The problem:
Give every line below again, exactly.

Data segment:
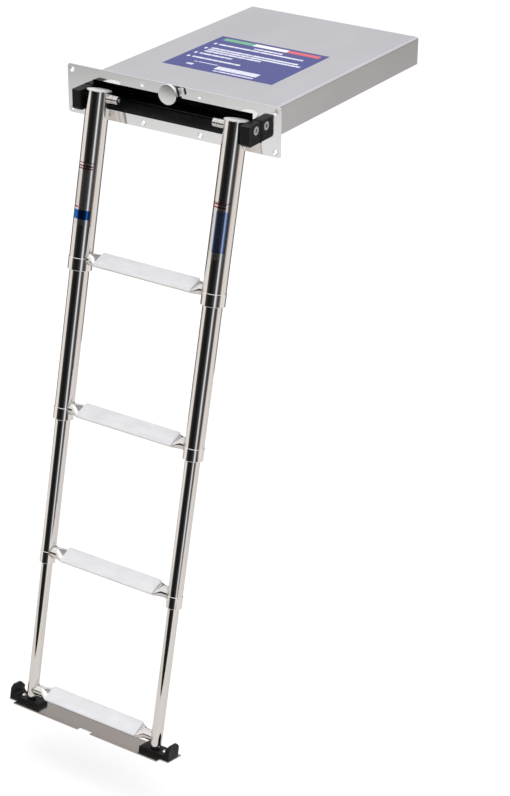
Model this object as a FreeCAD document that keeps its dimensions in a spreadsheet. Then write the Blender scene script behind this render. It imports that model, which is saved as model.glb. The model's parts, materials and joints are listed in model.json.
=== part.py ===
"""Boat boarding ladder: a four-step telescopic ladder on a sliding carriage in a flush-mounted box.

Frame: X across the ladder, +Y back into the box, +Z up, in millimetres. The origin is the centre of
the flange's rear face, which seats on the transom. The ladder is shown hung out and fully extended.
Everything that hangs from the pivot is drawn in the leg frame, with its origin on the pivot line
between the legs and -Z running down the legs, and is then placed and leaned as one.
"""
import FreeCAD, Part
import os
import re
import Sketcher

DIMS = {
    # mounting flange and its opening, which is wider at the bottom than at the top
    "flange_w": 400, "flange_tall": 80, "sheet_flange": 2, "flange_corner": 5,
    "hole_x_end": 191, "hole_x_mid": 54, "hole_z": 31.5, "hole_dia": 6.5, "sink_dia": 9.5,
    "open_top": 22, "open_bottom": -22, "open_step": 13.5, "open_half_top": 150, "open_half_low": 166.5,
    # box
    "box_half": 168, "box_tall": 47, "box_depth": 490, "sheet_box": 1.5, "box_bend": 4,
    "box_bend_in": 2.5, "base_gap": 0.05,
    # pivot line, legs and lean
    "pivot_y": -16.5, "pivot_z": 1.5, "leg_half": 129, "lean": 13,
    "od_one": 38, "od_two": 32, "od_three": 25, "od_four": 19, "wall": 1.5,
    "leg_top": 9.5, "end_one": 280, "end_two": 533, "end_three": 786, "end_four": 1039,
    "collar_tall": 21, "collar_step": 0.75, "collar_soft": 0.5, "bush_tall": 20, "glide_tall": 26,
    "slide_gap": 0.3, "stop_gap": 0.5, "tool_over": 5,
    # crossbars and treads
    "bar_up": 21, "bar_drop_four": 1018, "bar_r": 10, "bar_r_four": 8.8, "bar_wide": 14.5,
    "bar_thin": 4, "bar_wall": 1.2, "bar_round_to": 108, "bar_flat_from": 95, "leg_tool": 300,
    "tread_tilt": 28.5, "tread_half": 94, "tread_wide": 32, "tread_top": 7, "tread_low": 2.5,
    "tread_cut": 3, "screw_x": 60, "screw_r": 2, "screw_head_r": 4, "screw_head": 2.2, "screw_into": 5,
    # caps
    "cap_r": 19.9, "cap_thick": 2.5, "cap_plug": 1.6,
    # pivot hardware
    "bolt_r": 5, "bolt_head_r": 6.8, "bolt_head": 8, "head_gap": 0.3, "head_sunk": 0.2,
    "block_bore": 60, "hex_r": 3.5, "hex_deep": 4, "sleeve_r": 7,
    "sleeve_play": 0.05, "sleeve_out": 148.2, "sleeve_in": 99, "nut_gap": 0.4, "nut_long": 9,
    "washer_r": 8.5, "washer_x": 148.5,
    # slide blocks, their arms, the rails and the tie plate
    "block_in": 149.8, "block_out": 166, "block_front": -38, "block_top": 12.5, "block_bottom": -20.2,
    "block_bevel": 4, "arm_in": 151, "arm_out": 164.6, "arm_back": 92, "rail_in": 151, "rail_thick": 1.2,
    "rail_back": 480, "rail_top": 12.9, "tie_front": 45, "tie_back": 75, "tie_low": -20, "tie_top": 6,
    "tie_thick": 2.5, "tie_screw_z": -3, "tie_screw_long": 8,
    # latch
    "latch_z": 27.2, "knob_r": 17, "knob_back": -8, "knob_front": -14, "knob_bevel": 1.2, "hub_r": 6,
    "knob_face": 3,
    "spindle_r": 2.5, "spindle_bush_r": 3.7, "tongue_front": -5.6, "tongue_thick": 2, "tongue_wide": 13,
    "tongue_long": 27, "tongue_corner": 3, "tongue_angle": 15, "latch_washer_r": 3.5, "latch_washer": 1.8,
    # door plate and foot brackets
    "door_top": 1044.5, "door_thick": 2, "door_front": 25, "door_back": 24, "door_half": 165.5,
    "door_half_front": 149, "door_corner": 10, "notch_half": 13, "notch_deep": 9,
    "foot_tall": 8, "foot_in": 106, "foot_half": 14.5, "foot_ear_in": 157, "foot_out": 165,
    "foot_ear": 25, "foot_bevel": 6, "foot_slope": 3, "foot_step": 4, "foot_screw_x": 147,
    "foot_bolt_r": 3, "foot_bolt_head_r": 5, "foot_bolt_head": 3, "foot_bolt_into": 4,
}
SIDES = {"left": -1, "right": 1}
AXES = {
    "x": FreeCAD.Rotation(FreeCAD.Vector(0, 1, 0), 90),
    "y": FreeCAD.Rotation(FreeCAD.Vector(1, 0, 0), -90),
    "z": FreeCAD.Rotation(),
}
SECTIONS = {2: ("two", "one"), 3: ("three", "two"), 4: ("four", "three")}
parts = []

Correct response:
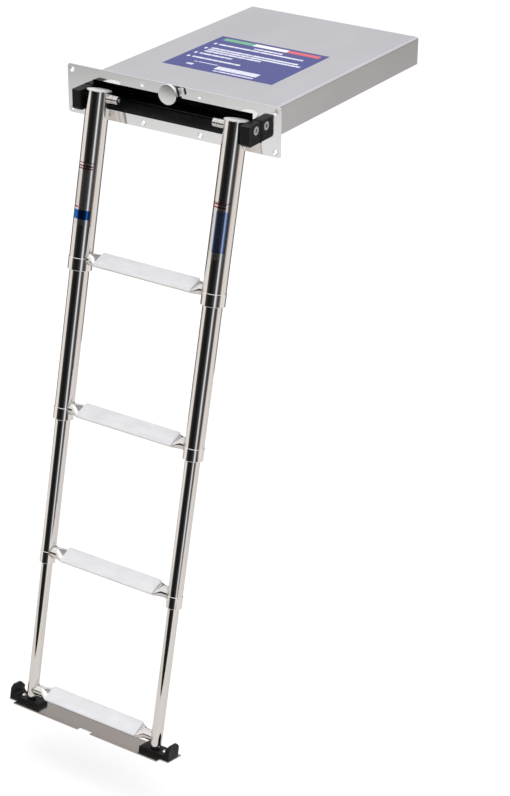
Model this object as a FreeCAD document that keeps its dimensions in a spreadsheet. Then write the Blender scene script behind this render. It imports that model, which is saved as model.glb. The model's parts, materials and joints are listed in model.json.
=== part.py ===
"""Boat boarding ladder: a four-step telescopic ladder on a sliding carriage in a flush-mounted box.

Frame: X across the ladder, +Y back into the box, +Z up, in millimetres. The origin is the centre of
the flange's rear face, which seats on the transom. The ladder is shown hung out and fully extended.
Everything that hangs from the pivot is drawn in the leg frame, with its origin on the pivot line
between the legs and -Z running down the legs, and is then placed and leaned as one.
"""
import FreeCAD, Part
import os
import re
import Sketcher

DIMS = {
    # mounting flange and its opening, which is wider at the bottom than at the top
    "flange_w": 400, "flange_tall": 80, "sheet_flange": 2, "flange_corner": 5,
    "hole_x_end": 191, "hole_x_mid": 54, "hole_z": 31.5, "hole_dia": 6.5, "sink_dia": 9.5,
    "open_top": 22, "open_bottom": -22, "open_step": 13.5, "open_half_top": 150, "open_half_low": 166.5,
    # box
    "box_half": 168, "box_tall": 47, "box_depth": 490, "sheet_box": 1.5, "box_bend": 4,
    "box_bend_in": 2.5, "base_gap": 0.05,
    # pivot line, legs and lean
    "pivot_y": -16.5, "pivot_z": 1.5, "leg_half": 129, "lean": 13,
    "od_one": 38, "od_two": 32, "od_three": 25, "od_four": 19, "wall": 1.5,
    "leg_top": 9.5, "end_one": 280, "end_two": 533, "end_three": 786, "end_four": 1039,
    "collar_tall": 21, "collar_step": 0.75, "collar_soft": 0.5, "bush_tall": 20, "glide_tall": 26,
    "slide_gap": 0.3, "stop_gap": 0.5, "tool_over": 5,
    # crossbars and treads
    "bar_up": 21, "bar_drop_four": 1018, "bar_r": 10, "bar_r_four": 8.8, "bar_wide": 14.5,
    "bar_thin": 4, "bar_wall": 1.2, "bar_round_to": 108, "bar_flat_from": 95, "leg_tool": 300,
    "tread_tilt": 28.5, "tread_half": 94, "tread_wide": 32, "tread_top": 7, "tread_low": 2.5,
    "tread_cut": 3, "screw_x": 60, "screw_r": 2, "screw_head_r": 4, "screw_head": 2.2, "screw_into": 5,
    # caps
    "cap_r": 19.9, "cap_thick": 2.5, "cap_plug": 1.6,
    # pivot hardware
    "bolt_r": 5, "bolt_head_r": 6.8, "bolt_head": 8, "head_gap": 0.3, "head_sunk": 0.2,
    "block_bore": 60, "hex_r": 3.5, "hex_deep": 4, "sleeve_r": 7,
    "sleeve_play": 0.05, "sleeve_out": 148.2, "sleeve_in": 99, "nut_gap": 0.4, "nut_long": 9,
    "washer_r": 8.5, "washer_x": 148.5,
    # slide blocks, their arms, the rails and the tie plate
    "block_in": 149.8, "block_out": 166, "block_front": -38, "block_top": 12.5, "block_bottom": -20.2,
    "block_bevel": 4, "arm_in": 151, "arm_out": 164.6, "arm_back": 92, "rail_in": 151, "rail_thick": 1.2,
    "rail_back": 480, "rail_top": 12.9, "tie_front": 45, "tie_back": 75, "tie_low": -20, "tie_top": 6,
    "tie_thick": 2.5, "tie_screw_z": -3, "tie_screw_long": 8,
    # latch
    "latch_z": 27.2, "knob_r": 17, "knob_back": -8, "knob_front": -14, "knob_bevel": 1.2, "hub_r": 6,
    "knob_face": 3,
    "spindle_r": 2.5, "spindle_bush_r": 3.7, "tongue_front": -5.6, "tongue_thick": 2, "tongue_wide": 13,
    "tongue_long": 27, "tongue_corner": 3, "tongue_angle": 15, "latch_washer_r": 3.5, "latch_washer": 1.8,
    # door plate and foot brackets
    "door_top": 1044.5, "door_thick": 2, "door_front": 25, "door_back": 24, "door_half": 165.5,
    "door_half_front": 149, "door_corner": 10, "notch_half": 13, "notch_deep": 9,
    "foot_tall": 8, "foot_in": 106, "foot_half": 14.5, "foot_ear_in": 157, "foot_out": 165,
    "foot_ear": 25, "foot_bevel": 6, "foot_slope": 3, "foot_step": 4, "foot_screw_x": 147,
    "foot_bolt_r": 3, "foot_bolt_head_r": 5, "foot_bolt_head": 3, "foot_bolt_into": 4,
}
SIDES = {"left": -1, "right": 1}
AXES = {
    "x": FreeCAD.Rotation(FreeCAD.Vector(0, 1, 0), 90),
    "y": FreeCAD.Rotation(FreeCAD.Vector(1, 0, 0), -90),
    "z": FreeCAD.Rotation(),
}
SECTIONS = {2: ("two", "one"), 3: ("three", "two"), 4: ("four", "three")}
parts = []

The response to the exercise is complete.